NEW YORK — In a key advance for the study of depression, a comprehensive scan of human DNA has turned up the apparent hiding places of more than a dozen genes linked to the disorder.

“This is a jumping-off point” for further work to reveal the biological underpinnings of depression, which in turn can guide development of new drugs, said Ashley Winslow, an author of a paper on the work.

Experts said the result is important not only for its specific findings, but also for its demonstration that the study’s approach can help uncover clues to the biology of depression, which is largely a mystery.

Such DNA scans are popular for finding genes that affect risk of diseases, but depression has proven largely resistant to this approach. In a rare and modest success reported last year, researchers turned up two places in the human DNA that appear to harbor genes affecting risk in a Han Chinese population.

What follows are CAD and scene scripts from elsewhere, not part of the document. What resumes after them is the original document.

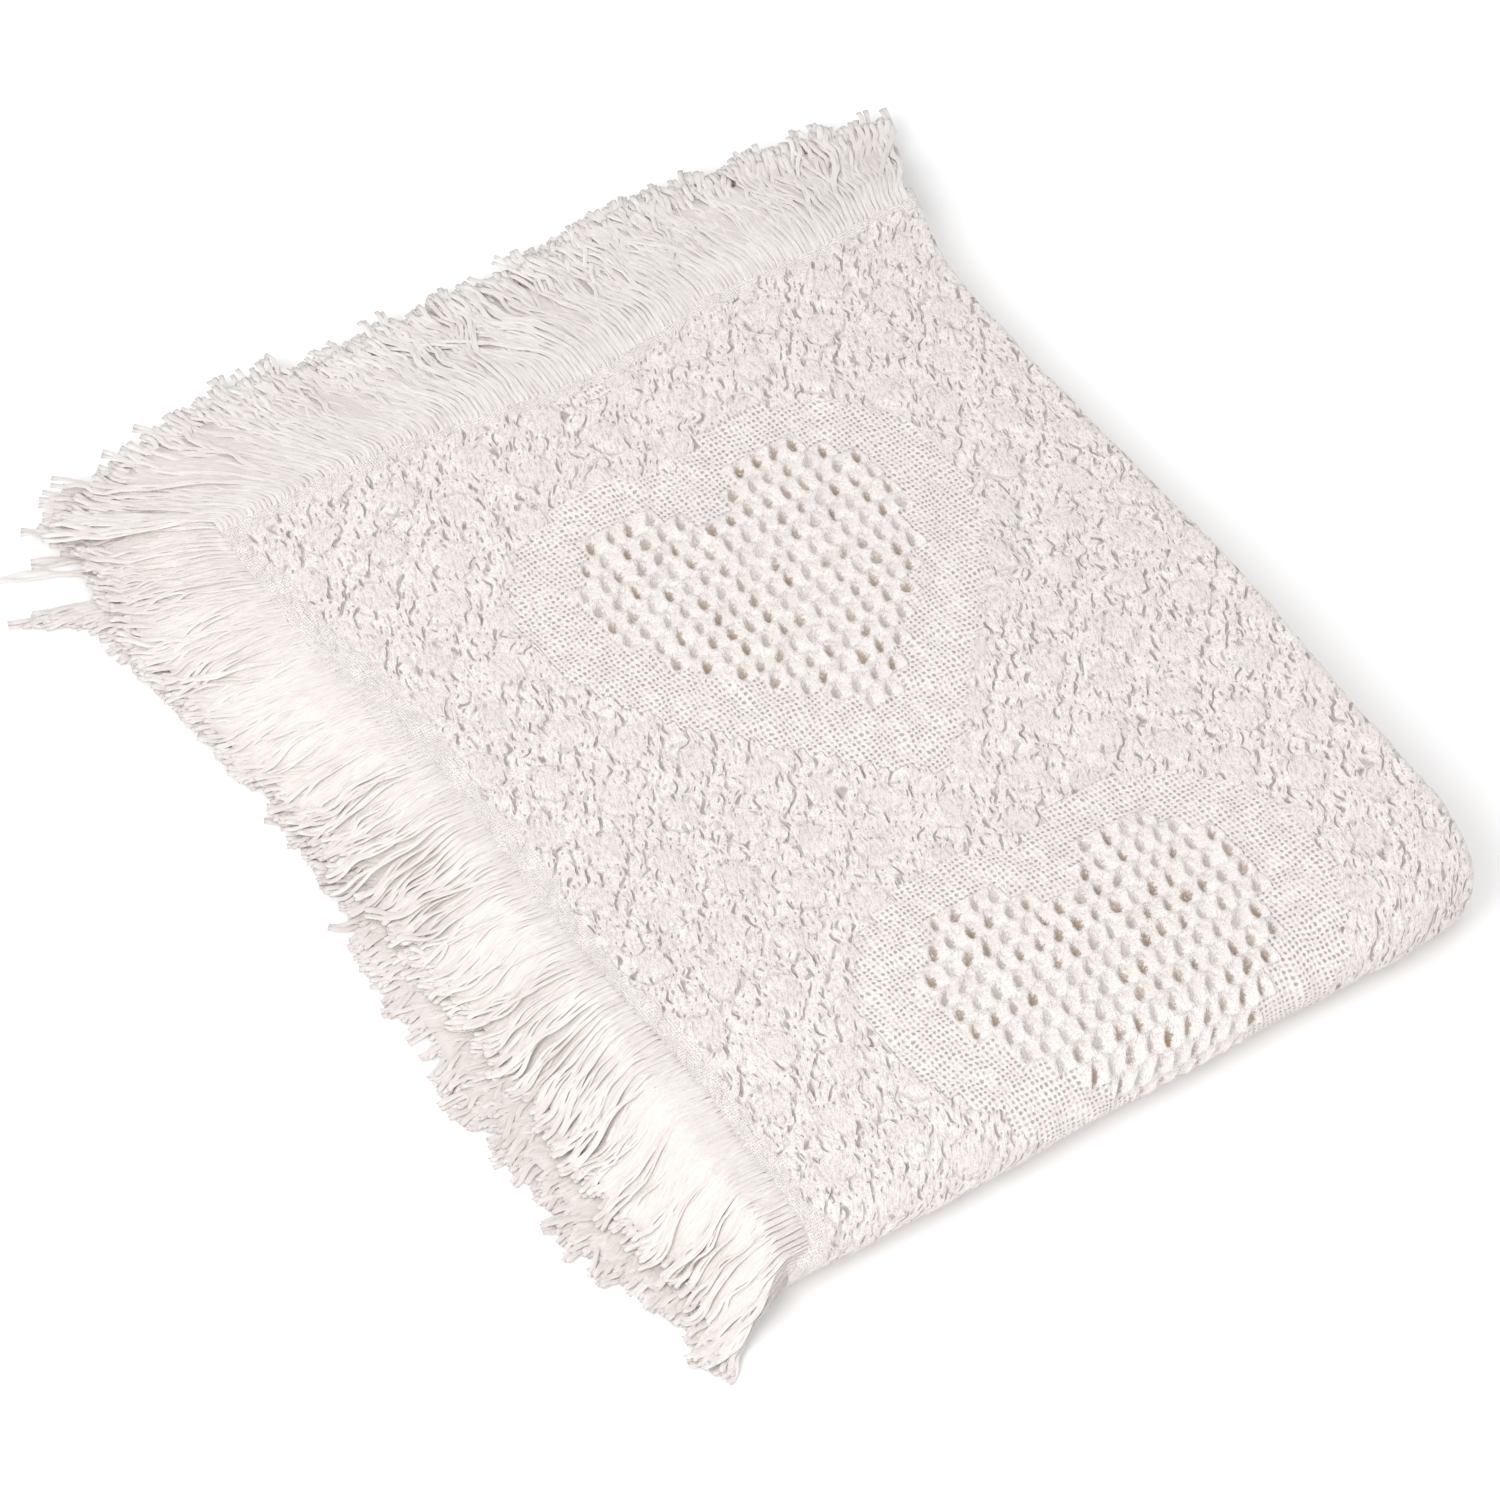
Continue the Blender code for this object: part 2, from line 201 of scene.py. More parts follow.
# How finely the cloth is drawn, and how much finer where it shows
SECTION_STEPS = (30, 8, 10, 4, 8)
RUN_STEPS = (22, 10, 22)
FINER_ACROSS = (8, 1)
FINER_ALONG = (9, 3)

# Fringe yarns in their rows; the second row of a pair lies sunk in the gaps of the first
YARN_PITCH_ENDS = CELL_S / 4
YARN_PITCH_SIDES = CELL_T / 4
YARN_RADIUS = 1.2 * MM
YARN_REST = 1.5 * MM
SUNK_ROW = 0.7 * MM
ROOT_OVERLAP = 1.0 * MM
ROOT_UNEVEN = 2.0 * MM
END_CLUMP = 17 * MM
SIDE_CLUMP = 18 * MM
LOWEST = 0.2 * MM

# How the yarns stray: slow waves, curls, and a few that lean away and lie on top
WAVE_LENGTH = 0.048
WAVE_SIZE = 2.8 * MM
STRAY_SHARE = 0.20
STRAY_LEAN = 0.35
STRAY_LIFT = 1.2 * MM
PATCH_LIFT = 1.2 * MM
SMALL_LIFT = 0.35 * MM

# The two plies of a yarn, as flat ribbons that part towards the tip
PLY_RADIUS = 0.75 * MM
PLY_WIDE = 1.25
PLY_HIGH = 0.50
PLY_APART = 0.45 * MM
PLY_ROCK = 0.7
TIP_SWELL = 0.8

# Mats of loose fibres under the yarns, with their tone and height over the yarns' middle; the mats show in
# the gaps between the yarns, and their tone is painted shade
Mat = namedtuple("Mat", "tone height")
END_MAT = Mat(0.90, 0.10 * MM)
SIDE_MAT = Mat(0.70, 0.60 * MM)
# The lower tier's mat is painted all in the pockets' shadow colour
POCKET_SHADE_MAT = Mat(1.0, 0.60 * MM)
MAT_SMOOTHING = 6
MAT_INSET = 1
MAT_SHARE = 0.95
MAT_THICKNESS = 0.8 * MM

# Tones from 0, white, to 0.95, shaded, and beyond it the pockets, painted as shadowed hollows between the
# tiers; each fringe's base tone is partly painted shade, set for how the light falls on that fringe, and each
# yarn adds a random tone; streaks of fibres along the yarns
TONE_RANGE = 0.24
END_TONE_AND_SHADE = 0.53
SIDE_TONE_AND_SHADE = 0.58
LOWER_TONE_AND_SHADE = 0.72
POCKET_SHADE_TONES = (0.95, 0.99)
YARN_SPACING = 3.3
FIBRES_PER_MM = 0.9
FIBRE_RUNS = 7.0


def smooth(share):
    """From 0 to 1 with level ends, held beyond them."""
    share = np.clip(share, 0.0, 1.0)
    return share * share * (3 - 2 * share)


def blend(low, high, share):
    return low + (high - low) * share


def swell(y):
    """How much thicker the stack is here than at the fringed ends."""
    return blend(1.0, FOLD_SWELL, smooth((HALF_LENGTH - y) / STRAIGHT_RUN))


def stack(height, run):
    """(y, z) of a layer at this height in its half stack, and this far along the U."""
    turn = math.pi * np.clip((run - STRAIGHT_RUN) / BEND_RUN, 0.0, 1.0)
    upper = run < STRAIGHT_RUN
    lower = run > STRAIGHT_RUN + BEND_RUN
    y_up = HALF_LENGTH - run
    y_low = FOLD_Y + run - STRAIGHT_RUN - BEND_RUN
    z_up = (OUTER + height) * swell(y_up) + HALF_THICKNESS
    z_low = (OUTER - height) * swell(y_low) + HALF_THICKNESS
    y_bend = FOLD_Y - height * FOLD_SWELL * np.sin(turn)
    z_bend = FOLD_RADIUS + height * FOLD_SWELL * np.cos(turn)
    y = np.where(upper, y_up, np.where(lower, y_low, y_bend))
    return y, np.where(upper, z_up, np.where(lower, z_low, z_bend))


def ripple(waves, across, along):
    return sum(w.size * np.sin(w.across * across + w.along * along + w.shift) for w in waves)


def settle(x, y, z):
    """Moves points as the laid cloth is uneven, and stacks them as rows of (x, y, z)."""
    across, along = x / HALF_WIDTH, y / HALF_LENGTH
    lift = np.maximum(0.0, z - CLOTH_THICKNESS) / (HIGHEST - CLOTH_THICKNESS)
    a = np.clip((x - HALF_WIDTH + CORNER_ROUND) / CORNER_ROUND, 0.0, 1.4)
    b = np.clip((-y - HALF_LENGTH + CORNER_ROUND) / CORNER_ROUND, 0.0, 1.4)
    draw = CORNER_SHARE * CORNER_ROUND
    x = x - draw * a * (1 - np.sqrt(np.maximum(0.0, 1 - b * b / 2)))
    y = y + draw * b * (1 - np.sqrt(np.maximum(0.0, 1 - a * a / 2)))
    hollow = smooth((along + 0.4) / 1.1) * smooth((1.05 - along) / 0.28)
    x = x - SIDE_HOLLOW * hollow * ((1 + across) / 2) ** 4
    x = x - BASE_SLIP * smooth(along) * (1 - np.minimum(lift, 1.0)) * ((1 - across) / 2) ** 2
    x = x + ripple(SIDE_WAVES, across, along)
    y = y + ripple(END_WAVES, across, along)
    z = z + ripple(TOP_WAVES, across, along) * lift * lift
    return np.stack([x, y, z], axis=-1)


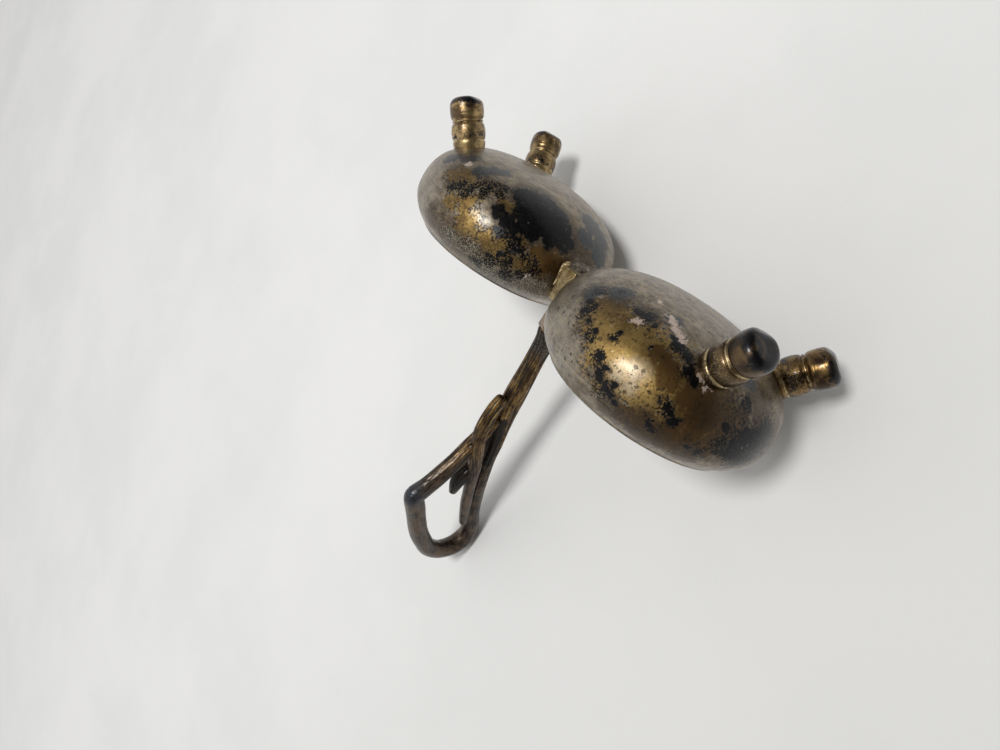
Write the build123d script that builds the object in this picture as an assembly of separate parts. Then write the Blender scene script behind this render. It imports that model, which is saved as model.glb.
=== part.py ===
from build123d import *
import math
import os

os.makedirs("parts", exist_ok=True)

# Row frame: Z up, X along the line through both bowls, origin on the table under the middle.
# All sizes in millimetres.

# Bowls: squat round shells, widest at the equator, with an incurved mouth.
EQUATOR_Z = 21.8
BOWL_CENTRE_X = 27.5
BOWL_RADIUS = 25.8
BOWL_DEPTH = 15.4
BOWL_EXPONENT = 2.5
SHOULDER_HEIGHT = 12.7
RIM_HEIGHT = 7.1
WALL = 1.0
PROFILE_STEPS = 10

# Feet: turned pegs with two barrels, splayed outwards.
FOOT_OFFSET_X = 15.2
FOOT_OFFSET_Y = 11.9
FOOT_BASE_DROP = 10.9
FOOT_LEAN = (0.67, 0.32, -1.0)
FOOT_BURY = 4.0
FOOT_LENGTH = 12.0
FOOT_NECK_RADIUS = 3.3
FOOT_RING_RADIUS = 3.75
FOOT_BARREL_RADIUS = 4.1
FOOT_WAIST_RADIUS = 3.4
FOOT_END_RADIUS = 2.5

# Bridge: a brass block in the gap between the bowls, with a thinner tab above for the handle.
BRIDGE_THICKNESS = 4.0
BRIDGE_WIDTH = 14.4
BRIDGE_BOTTOM = -5.4
BRIDGE_SHOULDER = 3.0
BRIDGE_CORNER = 0.6
TAB_THICKNESS = 2.2
TAB_WIDTH = 11.8
TAB_TOP = 9.8

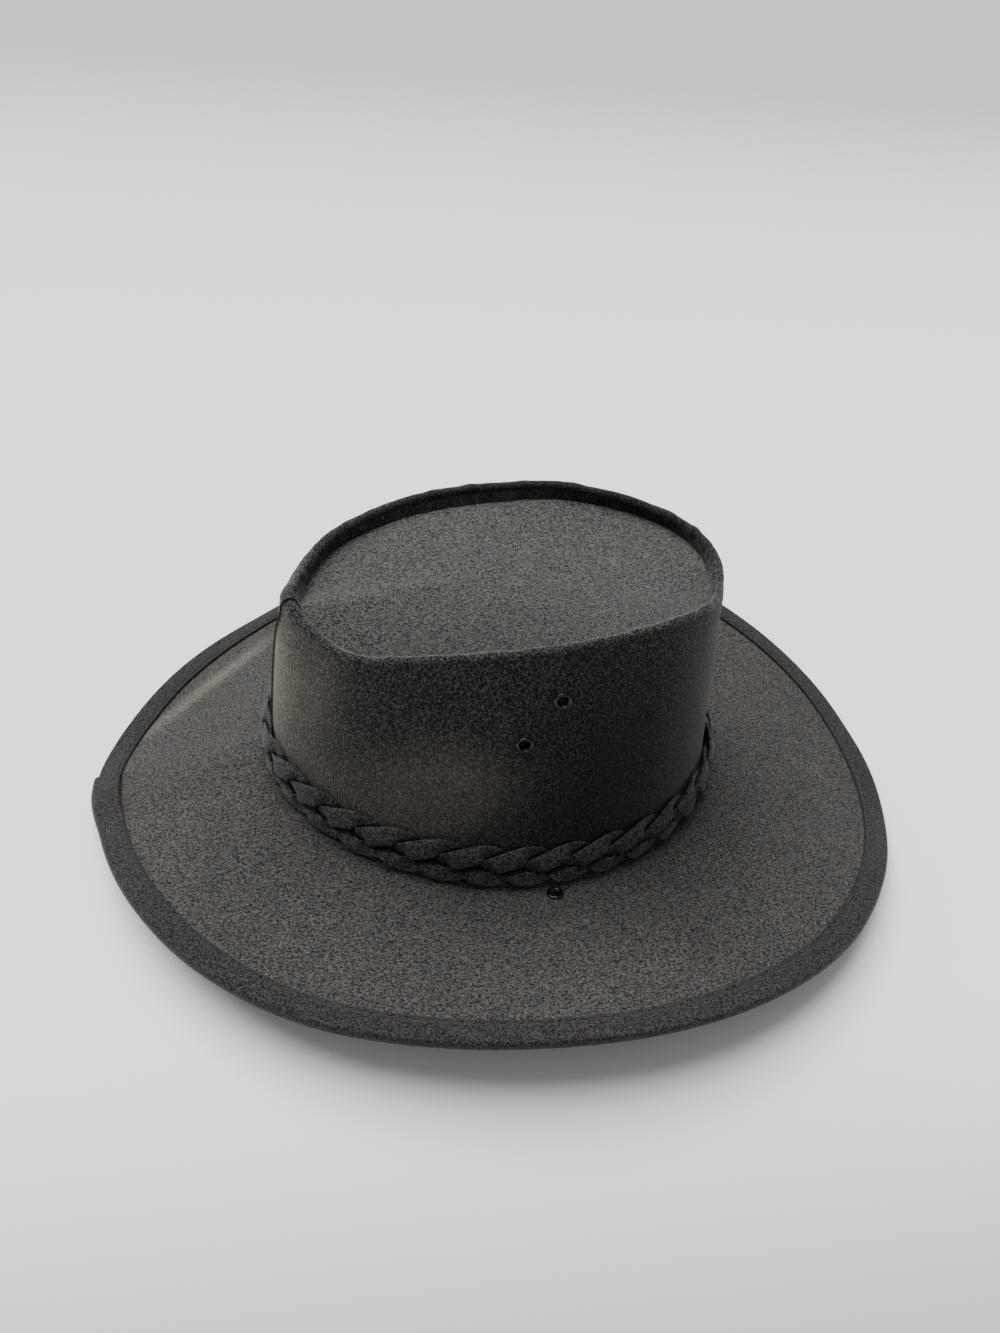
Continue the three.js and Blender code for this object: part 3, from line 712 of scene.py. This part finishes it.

But no evidence for that result appeared in people of European descent, which is the group studied in the more bountiful results announced Monday.

“What they’re showing is, we’re on the way” to finding many more genetic links, said Dr. Douglas Levinson of Stanford University. “They’ve shown that depression is tractable.”

He called the new results the most convincing evidence so far that such gene scans can pay off for depression.

The work by Winslow and others identified 15 areas of the human DNA – the “genome” – that show signs of harboring genetic variations that affect risk of becoming depressed. That indicates where scientists can focus on identifying and studying the affected genes, which in turn could reveal what processes go awry to raise the risk of the disease.